Exercise directions:
Exactly as written, print each record in the listing.

________________________________________

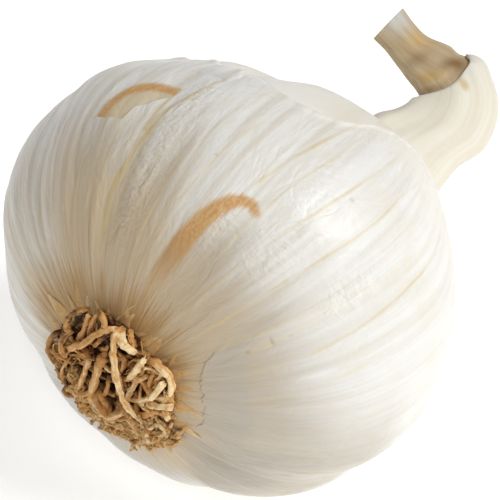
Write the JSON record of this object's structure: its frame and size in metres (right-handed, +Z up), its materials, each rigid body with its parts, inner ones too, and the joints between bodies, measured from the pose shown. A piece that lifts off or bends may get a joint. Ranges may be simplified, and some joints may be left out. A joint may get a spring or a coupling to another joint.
{
  "type": "garlic bulb",
  "caption": "Whole garlic bulb lying on its side: papery white head of cloves, curled cream neck with a dry brown stalk, and a brown root plate with cut root stubs.",
  "frame": {"origin": "middle of the flat spot that the bulb lies on, straight under the middle of its widest ring", "axes": "+Z up from the surface, +X along the bulb's axis from the root plate to the neck, +Y towards the side that the neck's tip curls to"},
  "size_m": [0.0797, 0.061, 0.0578],
  "materials": {
    "wrapper": "thin papery garlic skin, white with faint lengthwise yellow-brown veins, soft satin sheen, cream at the neck",
    "dry_stalk": "dried tan-brown inner leaf sheath, matt",
    "roots": "dry brown root plate and root stubs, rough and matt, paler where the roots are rubbed"
  },
  "bodies": {
    "root": {"head": "wrapper", "dry_neck": "dry_stalk", "root_plate": "roots"}
  },
  "joints": []
}
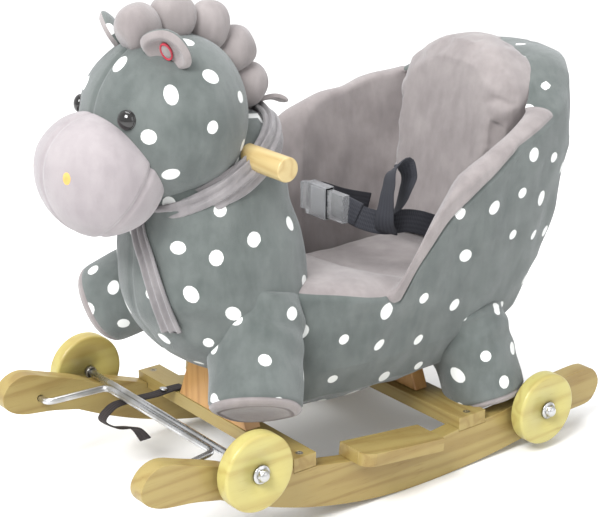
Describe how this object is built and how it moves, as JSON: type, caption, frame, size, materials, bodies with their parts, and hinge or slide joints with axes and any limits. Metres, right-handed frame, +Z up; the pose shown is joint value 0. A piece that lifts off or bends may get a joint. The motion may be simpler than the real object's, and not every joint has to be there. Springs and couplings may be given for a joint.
{
  "type": "rocking horse",
  "caption": "Plush rocking horse with a padded chair seat on curved wooden rockers, with wheels and a front axle that swings down for rolling.",
  "frame": {"origin": "centre of the bounding box at floor level, with the rockers standing on the floor", "axes": "+Z up, the horse faces -Y, its left side is +X"},
  "size_m": [0.3488, 0.627, 0.5197],
  "materials": {
    "pine": "clear matt varnish on pale pine",
    "wheel_wood": "clear matt varnish, turned",
    "orange_wood": "clear matt varnish, warmer plank",
    "plywood": "bare plywood",
    "steel": "bright zinc or nickel plate",
    "screw_steel": "yellow passivated, dull",
    "strap": "black woven strap",
    "webbing": "dark woven webbing",
    "buckle": "clear to pale grey moulded plastic",
    "grey_plush": "short pile velour with pale dots",
    "pale_plush": "short pile velour, warm pale grey",
    "eye_black": "polished black",
    "sound_case": "matt black",
    "sound_button": "embroidered mark on fleece"
  },
  "bodies": {
    "horse": {"rocker_left": "pine", "rocker_right": "pine", "front_crossbar": "pine", "rear_crossbar": "pine", "footrest_left": "pine", "footrest_right": "pine", "front_crossbar_screw_left": "screw_steel", "rear_crossbar_screw_left": "screw_steel", "footrest_screw_left_front": "screw_steel", "footrest_screw_left_rear": "screw_steel", "front_crossbar_screw_right": "screw_steel", "rear_crossbar_screw_right": "screw_steel", "footrest_screw_right_front": "screw_steel", "footrest_screw_right_rear": "screw_steel", "front_post": "orange_wood", "rear_post": "orange_wood", "handle_bar": "pine", "seat_board": "plywood", "back_board": "plywood", "cap_nut_rear_left": "steel", "cap_nut_rear_right": "steel", "rear_axle_bolt_left": "steel", "rear_axle_bolt_right": "steel", "axle_strap": "strap", "body_shell": "grey_plush", "seat_cushion": "pale_plush", "back_cushion": "pale_plush", "neck": "grey_plush", "head": "grey_plush", "muzzle": "pale_plush", "eye_left": "eye_black", "eye_right": "eye_black", "ear_left": "pale_plush", "ear_right": "pale_plush", "sound_module": "sound_case", "mane": "pale_plush", "scarf": "pale_plush", "front_leg_left": "grey_plush", "front_leg_right": "grey_plush", "hind_leg_left": "grey_plush", "hind_leg_right": "grey_plush", "belt_left": "webbing", "belt_right": "webbing", "buckle_socket": "buckle"},
    "front_axle_frame": {"crank_rod": "steel", "front_axle": "steel", "axle_collar_left": "steel", "axle_collar_right": "steel", "cap_nut_front_left": "steel", "cap_nut_front_right": "steel"},
    "front_left_wheel": {"wheel_front_left": "wheel_wood"},
    "front_right_wheel": {"wheel_front_right": "wheel_wood"},
    "rear_left_wheel": {"wheel_rear_left": "wheel_wood"},
    "rear_right_wheel": {"wheel_rear_right": "wheel_wood"},
    "ear_button": {"sound_button": "sound_button"},
    "buckle_half": {"buckle_tongue": "buckle"}
  },
  "joints": [
    {"name": "axle_swing", "type": "hinge", "parent": "horse", "child": "front_axle_frame", "pos_m": [0, -0.2635, 0.0893], "axis": [1, 0, 0], "range_deg": [0, 262]},
    {"name": "front_left_wheel_spin", "type": "hinge", "parent": "front_axle_frame", "child": "front_left_wheel", "pos_m": [0.1561, -0.1885, 0.0916], "axis": [1, 0, 0], "continuous": true},
    {"name": "front_right_wheel_spin", "type": "hinge", "parent": "front_axle_frame", "child": "front_right_wheel", "pos_m": [-0.1561, -0.1885, 0.0916], "axis": [1, 0, 0], "continuous": true},
    {"name": "rear_left_wheel_spin", "type": "hinge", "parent": "horse", "child": "rear_left_wheel", "pos_m": [0.1561, 0.2005, 0.0491], "axis": [1, 0, 0], "continuous": true},
    {"name": "rear_right_wheel_spin", "type": "hinge", "parent": "horse", "child": "rear_right_wheel", "pos_m": [-0.1561, 0.2005, 0.0491], "axis": [1, 0, 0], "continuous": true},
    {"name": "ear_button_press", "type": "slide", "parent": "horse", "child": "ear_button", "axis": [-0.3719, 0.7903, 0.487], "range_m": [0, 0.0023], "stiffness_N_per_m": 300},
    {"name": "buckle_release", "type": "slide", "parent": "horse", "child": "buckle_half", "axis": [1, 0, 0], "range_m": [0, 0.024], "deforming": ["belt_left"]}
  ]
}
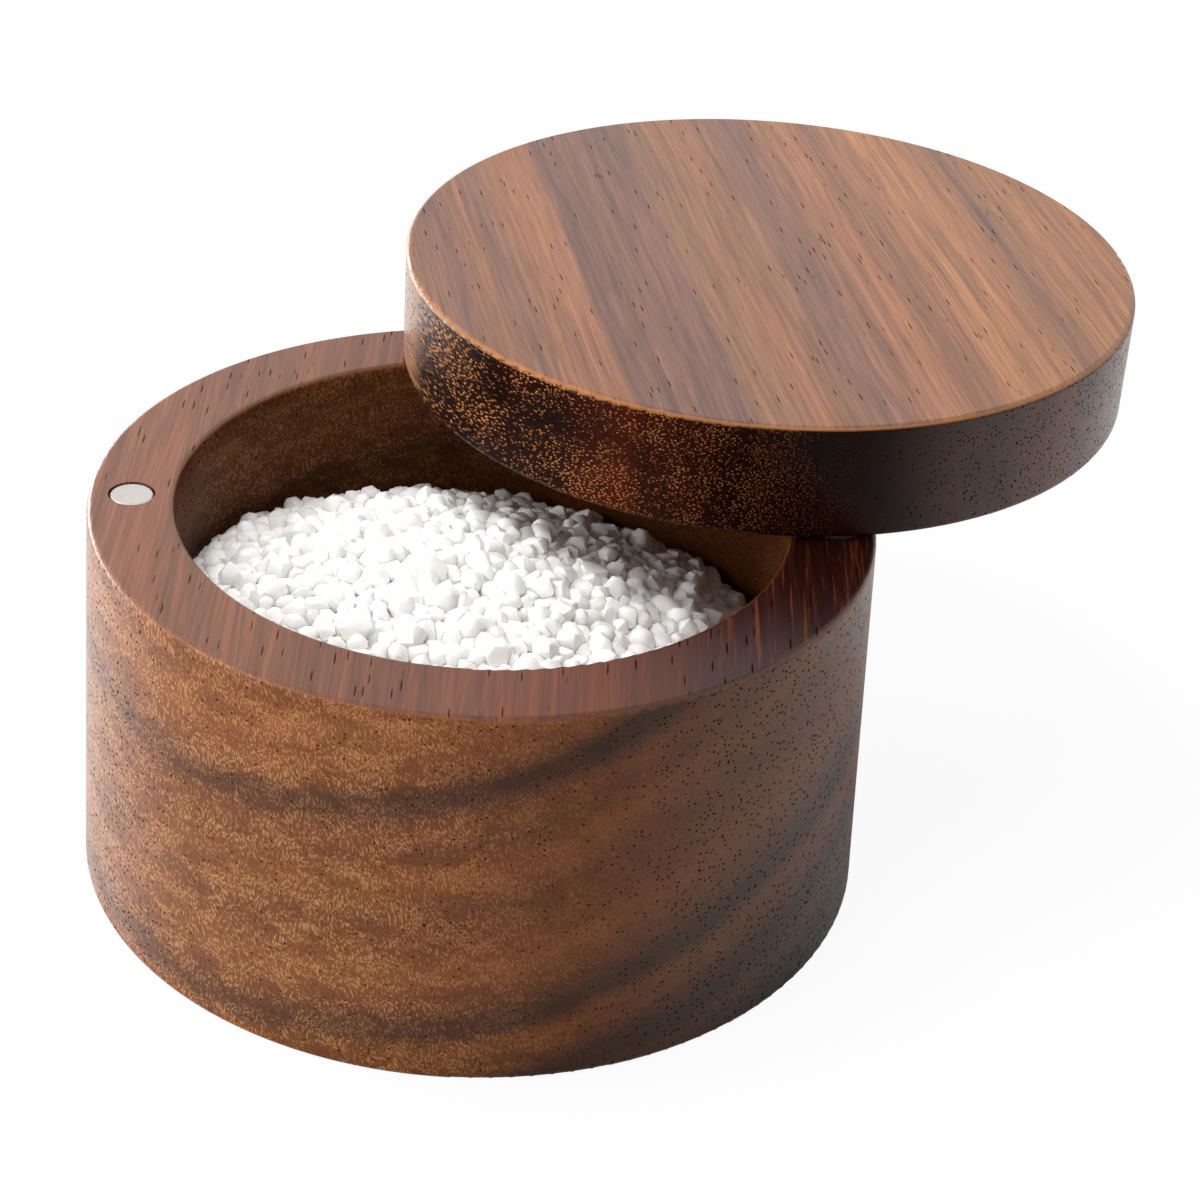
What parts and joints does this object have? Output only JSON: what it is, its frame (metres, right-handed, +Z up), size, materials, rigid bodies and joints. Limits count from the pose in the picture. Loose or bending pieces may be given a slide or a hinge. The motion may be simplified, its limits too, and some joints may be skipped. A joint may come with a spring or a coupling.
{
  "type": "salt box",
  "caption": "Round turned-wood salt box with a flat lid that swivels sideways on a pin in the wall and is held shut by a magnet pair.",
  "frame": {"origin": "centre of the box's flat underside", "axes": "+Z up, +X from the box's centre towards the pivot pin, +Y towards the back, where the lid is swung"},
  "size_m": [0.1232, 0.1295, 0.0605],
  "materials": {
    "box_wood": "oiled, satin",
    "lid_wood": "oiled, satin",
    "steel": "ground",
    "brass": "turned",
    "nylon": "moulded",
    "nickel": "satin nickel plate",
    "salt": "coarse crystals"
  },
  "bodies": {
    "box": {"box_body": "box_wood", "pivot_pin": "steel", "pivot_washer": "nylon", "rim_magnet": "nickel", "salt_heap": "salt"},
    "swivel_lid": {"lid": "lid_wood", "pivot_bush": "brass", "lid_magnet": "nickel"}
  },
  "joints": [
    {"name": "lid_swivel", "type": "hinge", "parent": "box", "child": "swivel_lid", "pos_m": [0.03963, 0, 0.04645], "axis": [0, 0, 1], "range_deg": [-280, 80]}
  ]
}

________________________________________

Expected answer:
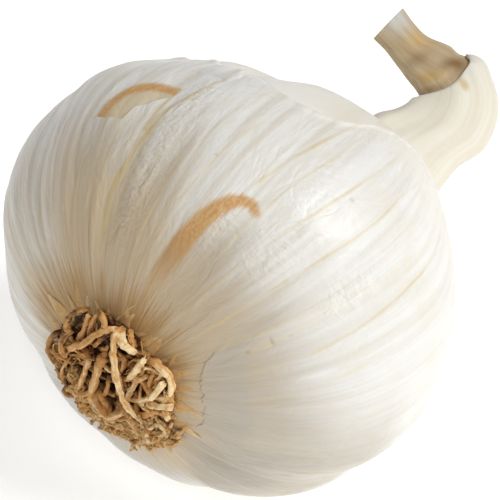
Write the JSON record of this object's structure: its frame and size in metres (right-handed, +Z up), its materials, each rigid body with its parts, inner ones too, and the joints between bodies, measured from the pose shown. A piece that lifts off or bends may get a joint. Ranges may be simplified, and some joints may be left out. A joint may get a spring or a coupling to another joint.
{
  "type": "garlic bulb",
  "caption": "Whole garlic bulb lying on its side: papery white head of cloves, curled cream neck with a dry brown stalk, and a brown root plate with cut root stubs.",
  "frame": {"origin": "middle of the flat spot that the bulb lies on, straight under the middle of its widest ring", "axes": "+Z up from the surface, +X along the bulb's axis from the root plate to the neck, +Y towards the side that the neck's tip curls to"},
  "size_m": [0.0797, 0.061, 0.0578],
  "materials": {
    "wrapper": "thin papery garlic skin, white with faint lengthwise yellow-brown veins, soft satin sheen, cream at the neck",
    "dry_stalk": "dried tan-brown inner leaf sheath, matt",
    "roots": "dry brown root plate and root stubs, rough and matt, paler where the roots are rubbed"
  },
  "bodies": {
    "root": {"head": "wrapper", "dry_neck": "dry_stalk", "root_plate": "roots"}
  },
  "joints": []
}
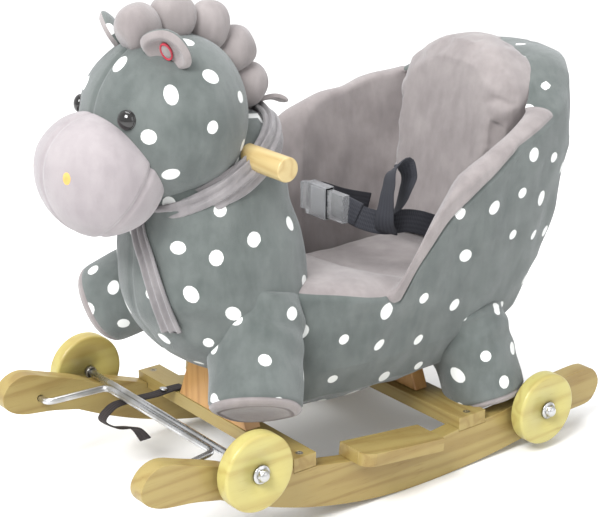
Describe how this object is built and how it moves, as JSON: type, caption, frame, size, materials, bodies with their parts, and hinge or slide joints with axes and any limits. Metres, right-handed frame, +Z up; the pose shown is joint value 0. A piece that lifts off or bends may get a joint. The motion may be simpler than the real object's, and not every joint has to be there. Springs and couplings may be given for a joint.
{
  "type": "rocking horse",
  "caption": "Plush rocking horse with a padded chair seat on curved wooden rockers, with wheels and a front axle that swings down for rolling.",
  "frame": {"origin": "centre of the bounding box at floor level, with the rockers standing on the floor", "axes": "+Z up, the horse faces -Y, its left side is +X"},
  "size_m": [0.3488, 0.627, 0.5197],
  "materials": {
    "pine": "clear matt varnish on pale pine",
    "wheel_wood": "clear matt varnish, turned",
    "orange_wood": "clear matt varnish, warmer plank",
    "plywood": "bare plywood",
    "steel": "bright zinc or nickel plate",
    "screw_steel": "yellow passivated, dull",
    "strap": "black woven strap",
    "webbing": "dark woven webbing",
    "buckle": "clear to pale grey moulded plastic",
    "grey_plush": "short pile velour with pale dots",
    "pale_plush": "short pile velour, warm pale grey",
    "eye_black": "polished black",
    "sound_case": "matt black",
    "sound_button": "embroidered mark on fleece"
  },
  "bodies": {
    "horse": {"rocker_left": "pine", "rocker_right": "pine", "front_crossbar": "pine", "rear_crossbar": "pine", "footrest_left": "pine", "footrest_right": "pine", "front_crossbar_screw_left": "screw_steel", "rear_crossbar_screw_left": "screw_steel", "footrest_screw_left_front": "screw_steel", "footrest_screw_left_rear": "screw_steel", "front_crossbar_screw_right": "screw_steel", "rear_crossbar_screw_right": "screw_steel", "footrest_screw_right_front": "screw_steel", "footrest_screw_right_rear": "screw_steel", "front_post": "orange_wood", "rear_post": "orange_wood", "handle_bar": "pine", "seat_board": "plywood", "back_board": "plywood", "cap_nut_rear_left": "steel", "cap_nut_rear_right": "steel", "rear_axle_bolt_left": "steel", "rear_axle_bolt_right": "steel", "axle_strap": "strap", "body_shell": "grey_plush", "seat_cushion": "pale_plush", "back_cushion": "pale_plush", "neck": "grey_plush", "head": "grey_plush", "muzzle": "pale_plush", "eye_left": "eye_black", "eye_right": "eye_black", "ear_left": "pale_plush", "ear_right": "pale_plush", "sound_module": "sound_case", "mane": "pale_plush", "scarf": "pale_plush", "front_leg_left": "grey_plush", "front_leg_right": "grey_plush", "hind_leg_left": "grey_plush", "hind_leg_right": "grey_plush", "belt_left": "webbing", "belt_right": "webbing", "buckle_socket": "buckle"},
    "front_axle_frame": {"crank_rod": "steel", "front_axle": "steel", "axle_collar_left": "steel", "axle_collar_right": "steel", "cap_nut_front_left": "steel", "cap_nut_front_right": "steel"},
    "front_left_wheel": {"wheel_front_left": "wheel_wood"},
    "front_right_wheel": {"wheel_front_right": "wheel_wood"},
    "rear_left_wheel": {"wheel_rear_left": "wheel_wood"},
    "rear_right_wheel": {"wheel_rear_right": "wheel_wood"},
    "ear_button": {"sound_button": "sound_button"},
    "buckle_half": {"buckle_tongue": "buckle"}
  },
  "joints": [
    {"name": "axle_swing", "type": "hinge", "parent": "horse", "child": "front_axle_frame", "pos_m": [0, -0.2635, 0.0893], "axis": [1, 0, 0], "range_deg": [0, 262]},
    {"name": "front_left_wheel_spin", "type": "hinge", "parent": "front_axle_frame", "child": "front_left_wheel", "pos_m": [0.1561, -0.1885, 0.0916], "axis": [1, 0, 0], "continuous": true},
    {"name": "front_right_wheel_spin", "type": "hinge", "parent": "front_axle_frame", "child": "front_right_wheel", "pos_m": [-0.1561, -0.1885, 0.0916], "axis": [1, 0, 0], "continuous": true},
    {"name": "rear_left_wheel_spin", "type": "hinge", "parent": "horse", "child": "rear_left_wheel", "pos_m": [0.1561, 0.2005, 0.0491], "axis": [1, 0, 0], "continuous": true},
    {"name": "rear_right_wheel_spin", "type": "hinge", "parent": "horse", "child": "rear_right_wheel", "pos_m": [-0.1561, 0.2005, 0.0491], "axis": [1, 0, 0], "continuous": true},
    {"name": "ear_button_press", "type": "slide", "parent": "horse", "child": "ear_button", "axis": [-0.3719, 0.7903, 0.487], "range_m": [0, 0.0023], "stiffness_N_per_m": 300},
    {"name": "buckle_release", "type": "slide", "parent": "horse", "child": "buckle_half", "axis": [1, 0, 0], "range_m": [0, 0.024], "deforming": ["belt_left"]}
  ]
}
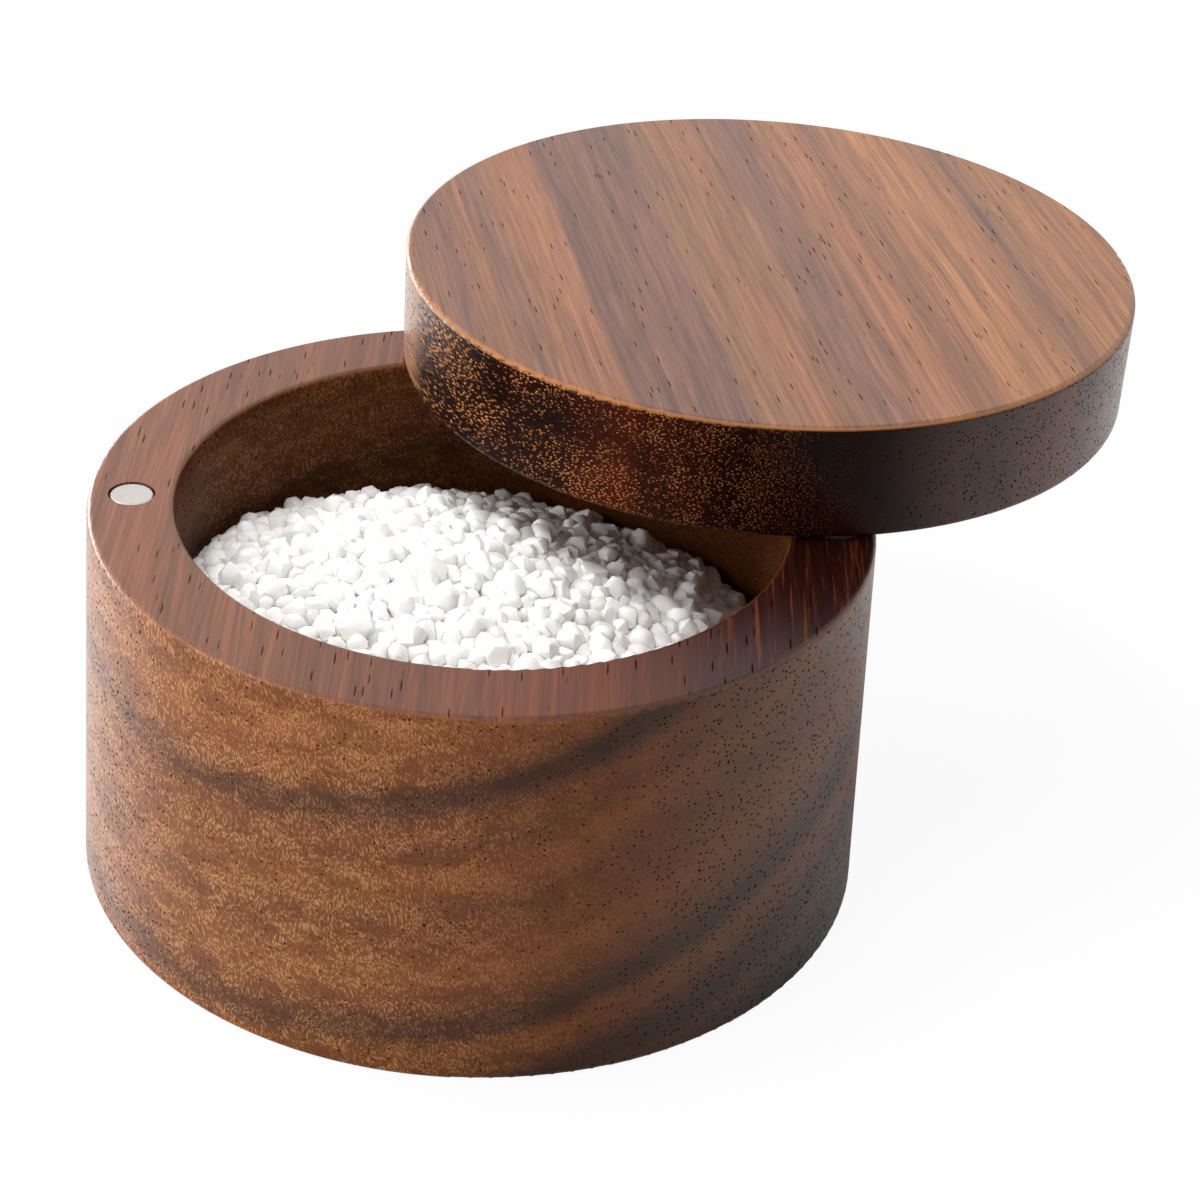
What parts and joints does this object have? Output only JSON: what it is, its frame (metres, right-handed, +Z up), size, materials, rigid bodies and joints. Limits count from the pose in the picture. Loose or bending pieces may be given a slide or a hinge. The motion may be simplified, its limits too, and some joints may be skipped. A joint may come with a spring or a coupling.
{
  "type": "salt box",
  "caption": "Round turned-wood salt box with a flat lid that swivels sideways on a pin in the wall and is held shut by a magnet pair.",
  "frame": {"origin": "centre of the box's flat underside", "axes": "+Z up, +X from the box's centre towards the pivot pin, +Y towards the back, where the lid is swung"},
  "size_m": [0.1232, 0.1295, 0.0605],
  "materials": {
    "box_wood": "oiled, satin",
    "lid_wood": "oiled, satin",
    "steel": "ground",
    "brass": "turned",
    "nylon": "moulded",
    "nickel": "satin nickel plate",
    "salt": "coarse crystals"
  },
  "bodies": {
    "box": {"box_body": "box_wood", "pivot_pin": "steel", "pivot_washer": "nylon", "rim_magnet": "nickel", "salt_heap": "salt"},
    "swivel_lid": {"lid": "lid_wood", "pivot_bush": "brass", "lid_magnet": "nickel"}
  },
  "joints": [
    {"name": "lid_swivel", "type": "hinge", "parent": "box", "child": "swivel_lid", "pos_m": [0.03963, 0, 0.04645], "axis": [0, 0, 1], "range_deg": [-280, 80]}
  ]
}